§ AIM: In full and without alteration, repeat the material.

§ SUPPLIED DATA:

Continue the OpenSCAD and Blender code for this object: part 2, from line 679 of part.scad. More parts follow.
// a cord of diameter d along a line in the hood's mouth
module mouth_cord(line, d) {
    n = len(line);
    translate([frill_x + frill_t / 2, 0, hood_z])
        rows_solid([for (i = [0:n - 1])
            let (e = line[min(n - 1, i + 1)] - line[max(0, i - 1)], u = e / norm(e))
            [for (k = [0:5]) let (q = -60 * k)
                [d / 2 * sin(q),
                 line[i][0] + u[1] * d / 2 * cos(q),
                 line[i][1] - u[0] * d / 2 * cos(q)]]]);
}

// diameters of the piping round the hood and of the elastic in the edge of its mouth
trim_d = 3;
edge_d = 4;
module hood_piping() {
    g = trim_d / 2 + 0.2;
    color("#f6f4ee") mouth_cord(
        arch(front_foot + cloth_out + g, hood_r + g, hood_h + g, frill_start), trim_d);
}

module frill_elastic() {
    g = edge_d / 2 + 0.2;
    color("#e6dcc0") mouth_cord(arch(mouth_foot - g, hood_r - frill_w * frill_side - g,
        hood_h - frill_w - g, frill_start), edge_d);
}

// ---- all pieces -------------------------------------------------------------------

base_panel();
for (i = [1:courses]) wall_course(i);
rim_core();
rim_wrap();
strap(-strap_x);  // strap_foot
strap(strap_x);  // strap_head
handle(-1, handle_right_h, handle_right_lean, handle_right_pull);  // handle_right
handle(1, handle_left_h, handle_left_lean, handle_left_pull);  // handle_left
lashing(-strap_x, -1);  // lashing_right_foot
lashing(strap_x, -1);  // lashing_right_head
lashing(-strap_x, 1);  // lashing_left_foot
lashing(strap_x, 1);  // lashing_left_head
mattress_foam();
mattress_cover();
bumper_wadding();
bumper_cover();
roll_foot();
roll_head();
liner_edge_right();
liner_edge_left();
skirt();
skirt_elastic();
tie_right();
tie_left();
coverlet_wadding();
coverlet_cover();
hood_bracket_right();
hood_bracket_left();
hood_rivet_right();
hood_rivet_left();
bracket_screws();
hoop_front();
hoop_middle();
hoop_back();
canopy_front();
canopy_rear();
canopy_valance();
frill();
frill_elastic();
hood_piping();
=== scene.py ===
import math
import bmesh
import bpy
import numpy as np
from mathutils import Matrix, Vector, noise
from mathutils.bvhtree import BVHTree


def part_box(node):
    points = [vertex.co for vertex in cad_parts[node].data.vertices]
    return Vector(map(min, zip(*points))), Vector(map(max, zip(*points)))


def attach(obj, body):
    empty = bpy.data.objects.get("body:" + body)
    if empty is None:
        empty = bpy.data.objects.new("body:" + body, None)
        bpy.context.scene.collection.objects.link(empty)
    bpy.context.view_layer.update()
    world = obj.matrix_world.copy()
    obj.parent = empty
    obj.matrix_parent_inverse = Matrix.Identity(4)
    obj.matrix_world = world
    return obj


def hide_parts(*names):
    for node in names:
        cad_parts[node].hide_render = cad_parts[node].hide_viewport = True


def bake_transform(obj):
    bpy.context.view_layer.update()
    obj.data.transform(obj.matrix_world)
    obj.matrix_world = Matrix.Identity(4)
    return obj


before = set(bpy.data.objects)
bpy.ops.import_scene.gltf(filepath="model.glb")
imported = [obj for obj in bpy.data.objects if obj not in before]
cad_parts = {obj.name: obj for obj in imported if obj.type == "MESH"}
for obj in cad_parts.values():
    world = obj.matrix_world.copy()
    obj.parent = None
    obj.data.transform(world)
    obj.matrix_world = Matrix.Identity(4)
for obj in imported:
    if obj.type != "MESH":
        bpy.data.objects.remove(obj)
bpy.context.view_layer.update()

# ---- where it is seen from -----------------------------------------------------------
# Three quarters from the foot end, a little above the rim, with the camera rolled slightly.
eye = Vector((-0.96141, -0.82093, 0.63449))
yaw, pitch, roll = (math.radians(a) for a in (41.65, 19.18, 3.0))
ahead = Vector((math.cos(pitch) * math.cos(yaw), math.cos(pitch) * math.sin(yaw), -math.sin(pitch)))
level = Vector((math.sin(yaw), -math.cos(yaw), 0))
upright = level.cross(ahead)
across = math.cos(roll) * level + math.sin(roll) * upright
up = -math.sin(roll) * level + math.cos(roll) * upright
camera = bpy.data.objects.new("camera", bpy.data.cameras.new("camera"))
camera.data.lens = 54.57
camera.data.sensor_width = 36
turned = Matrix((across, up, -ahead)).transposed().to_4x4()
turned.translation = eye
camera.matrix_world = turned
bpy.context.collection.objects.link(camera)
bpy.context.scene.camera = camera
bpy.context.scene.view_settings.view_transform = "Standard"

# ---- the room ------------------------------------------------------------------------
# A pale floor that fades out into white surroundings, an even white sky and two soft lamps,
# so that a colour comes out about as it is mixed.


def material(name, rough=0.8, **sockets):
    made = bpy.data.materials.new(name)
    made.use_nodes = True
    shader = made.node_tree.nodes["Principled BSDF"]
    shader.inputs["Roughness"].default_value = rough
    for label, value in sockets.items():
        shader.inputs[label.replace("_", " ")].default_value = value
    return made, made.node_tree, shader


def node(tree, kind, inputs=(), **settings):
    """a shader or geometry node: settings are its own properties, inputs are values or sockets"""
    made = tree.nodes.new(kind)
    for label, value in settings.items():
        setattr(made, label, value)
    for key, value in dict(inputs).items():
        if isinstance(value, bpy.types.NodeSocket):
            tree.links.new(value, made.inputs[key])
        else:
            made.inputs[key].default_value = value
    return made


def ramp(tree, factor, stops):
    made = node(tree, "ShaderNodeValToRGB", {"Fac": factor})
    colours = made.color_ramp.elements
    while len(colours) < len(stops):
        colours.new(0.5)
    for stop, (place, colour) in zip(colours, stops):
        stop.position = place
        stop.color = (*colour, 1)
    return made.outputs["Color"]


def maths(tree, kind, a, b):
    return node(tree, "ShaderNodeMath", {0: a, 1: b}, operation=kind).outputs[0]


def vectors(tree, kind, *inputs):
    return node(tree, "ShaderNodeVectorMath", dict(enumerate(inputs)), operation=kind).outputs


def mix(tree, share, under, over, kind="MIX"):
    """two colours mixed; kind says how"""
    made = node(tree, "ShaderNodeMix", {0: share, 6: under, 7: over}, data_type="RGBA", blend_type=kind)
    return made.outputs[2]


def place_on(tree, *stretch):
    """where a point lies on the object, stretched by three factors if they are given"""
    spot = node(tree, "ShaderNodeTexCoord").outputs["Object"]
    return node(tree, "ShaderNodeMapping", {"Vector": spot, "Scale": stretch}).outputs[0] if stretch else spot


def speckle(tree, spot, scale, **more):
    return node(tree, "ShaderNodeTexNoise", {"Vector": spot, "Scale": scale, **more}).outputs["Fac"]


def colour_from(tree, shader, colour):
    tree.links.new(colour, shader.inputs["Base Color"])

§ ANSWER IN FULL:
Continue the OpenSCAD and Blender code for this object: part 2, from line 679 of part.scad. More parts follow.
// a cord of diameter d along a line in the hood's mouth
module mouth_cord(line, d) {
    n = len(line);
    translate([frill_x + frill_t / 2, 0, hood_z])
        rows_solid([for (i = [0:n - 1])
            let (e = line[min(n - 1, i + 1)] - line[max(0, i - 1)], u = e / norm(e))
            [for (k = [0:5]) let (q = -60 * k)
                [d / 2 * sin(q),
                 line[i][0] + u[1] * d / 2 * cos(q),
                 line[i][1] - u[0] * d / 2 * cos(q)]]]);
}

// diameters of the piping round the hood and of the elastic in the edge of its mouth
trim_d = 3;
edge_d = 4;
module hood_piping() {
    g = trim_d / 2 + 0.2;
    color("#f6f4ee") mouth_cord(
        arch(front_foot + cloth_out + g, hood_r + g, hood_h + g, frill_start), trim_d);
}

module frill_elastic() {
    g = edge_d / 2 + 0.2;
    color("#e6dcc0") mouth_cord(arch(mouth_foot - g, hood_r - frill_w * frill_side - g,
        hood_h - frill_w - g, frill_start), edge_d);
}

// ---- all pieces -------------------------------------------------------------------

base_panel();
for (i = [1:courses]) wall_course(i);
rim_core();
rim_wrap();
strap(-strap_x);  // strap_foot
strap(strap_x);  // strap_head
handle(-1, handle_right_h, handle_right_lean, handle_right_pull);  // handle_right
handle(1, handle_left_h, handle_left_lean, handle_left_pull);  // handle_left
lashing(-strap_x, -1);  // lashing_right_foot
lashing(strap_x, -1);  // lashing_right_head
lashing(-strap_x, 1);  // lashing_left_foot
lashing(strap_x, 1);  // lashing_left_head
mattress_foam();
mattress_cover();
bumper_wadding();
bumper_cover();
roll_foot();
roll_head();
liner_edge_right();
liner_edge_left();
skirt();
skirt_elastic();
tie_right();
tie_left();
coverlet_wadding();
coverlet_cover();
hood_bracket_right();
hood_bracket_left();
hood_rivet_right();
hood_rivet_left();
bracket_screws();
hoop_front();
hoop_middle();
hoop_back();
canopy_front();
canopy_rear();
canopy_valance();
frill();
frill_elastic();
hood_piping();
=== scene.py ===
import math
import bmesh
import bpy
import numpy as np
from mathutils import Matrix, Vector, noise
from mathutils.bvhtree import BVHTree


def part_box(node):
    points = [vertex.co for vertex in cad_parts[node].data.vertices]
    return Vector(map(min, zip(*points))), Vector(map(max, zip(*points)))


def attach(obj, body):
    empty = bpy.data.objects.get("body:" + body)
    if empty is None:
        empty = bpy.data.objects.new("body:" + body, None)
        bpy.context.scene.collection.objects.link(empty)
    bpy.context.view_layer.update()
    world = obj.matrix_world.copy()
    obj.parent = empty
    obj.matrix_parent_inverse = Matrix.Identity(4)
    obj.matrix_world = world
    return obj


def hide_parts(*names):
    for node in names:
        cad_parts[node].hide_render = cad_parts[node].hide_viewport = True


def bake_transform(obj):
    bpy.context.view_layer.update()
    obj.data.transform(obj.matrix_world)
    obj.matrix_world = Matrix.Identity(4)
    return obj


before = set(bpy.data.objects)
bpy.ops.import_scene.gltf(filepath="model.glb")
imported = [obj for obj in bpy.data.objects if obj not in before]
cad_parts = {obj.name: obj for obj in imported if obj.type == "MESH"}
for obj in cad_parts.values():
    world = obj.matrix_world.copy()
    obj.parent = None
    obj.data.transform(world)
    obj.matrix_world = Matrix.Identity(4)
for obj in imported:
    if obj.type != "MESH":
        bpy.data.objects.remove(obj)
bpy.context.view_layer.update()

# ---- where it is seen from -----------------------------------------------------------
# Three quarters from the foot end, a little above the rim, with the camera rolled slightly.
eye = Vector((-0.96141, -0.82093, 0.63449))
yaw, pitch, roll = (math.radians(a) for a in (41.65, 19.18, 3.0))
ahead = Vector((math.cos(pitch) * math.cos(yaw), math.cos(pitch) * math.sin(yaw), -math.sin(pitch)))
level = Vector((math.sin(yaw), -math.cos(yaw), 0))
upright = level.cross(ahead)
across = math.cos(roll) * level + math.sin(roll) * upright
up = -math.sin(roll) * level + math.cos(roll) * upright
camera = bpy.data.objects.new("camera", bpy.data.cameras.new("camera"))
camera.data.lens = 54.57
camera.data.sensor_width = 36
turned = Matrix((across, up, -ahead)).transposed().to_4x4()
turned.translation = eye
camera.matrix_world = turned
bpy.context.collection.objects.link(camera)
bpy.context.scene.camera = camera
bpy.context.scene.view_settings.view_transform = "Standard"

# ---- the room ------------------------------------------------------------------------
# A pale floor that fades out into white surroundings, an even white sky and two soft lamps,
# so that a colour comes out about as it is mixed.


def material(name, rough=0.8, **sockets):
    made = bpy.data.materials.new(name)
    made.use_nodes = True
    shader = made.node_tree.nodes["Principled BSDF"]
    shader.inputs["Roughness"].default_value = rough
    for label, value in sockets.items():
        shader.inputs[label.replace("_", " ")].default_value = value
    return made, made.node_tree, shader


def node(tree, kind, inputs=(), **settings):
    """a shader or geometry node: settings are its own properties, inputs are values or sockets"""
    made = tree.nodes.new(kind)
    for label, value in settings.items():
        setattr(made, label, value)
    for key, value in dict(inputs).items():
        if isinstance(value, bpy.types.NodeSocket):
            tree.links.new(value, made.inputs[key])
        else:
            made.inputs[key].default_value = value
    return made


def ramp(tree, factor, stops):
    made = node(tree, "ShaderNodeValToRGB", {"Fac": factor})
    colours = made.color_ramp.elements
    while len(colours) < len(stops):
        colours.new(0.5)
    for stop, (place, colour) in zip(colours, stops):
        stop.position = place
        stop.color = (*colour, 1)
    return made.outputs["Color"]


def maths(tree, kind, a, b):
    return node(tree, "ShaderNodeMath", {0: a, 1: b}, operation=kind).outputs[0]


def vectors(tree, kind, *inputs):
    return node(tree, "ShaderNodeVectorMath", dict(enumerate(inputs)), operation=kind).outputs


def mix(tree, share, under, over, kind="MIX"):
    """two colours mixed; kind says how"""
    made = node(tree, "ShaderNodeMix", {0: share, 6: under, 7: over}, data_type="RGBA", blend_type=kind)
    return made.outputs[2]


def place_on(tree, *stretch):
    """where a point lies on the object, stretched by three factors if they are given"""
    spot = node(tree, "ShaderNodeTexCoord").outputs["Object"]
    return node(tree, "ShaderNodeMapping", {"Vector": spot, "Scale": stretch}).outputs[0] if stretch else spot


def speckle(tree, spot, scale, **more):
    return node(tree, "ShaderNodeTexNoise", {"Vector": spot, "Scale": scale, **more}).outputs["Fac"]


def colour_from(tree, shader, colour):
    tree.links.new(colour, shader.inputs["Base Color"])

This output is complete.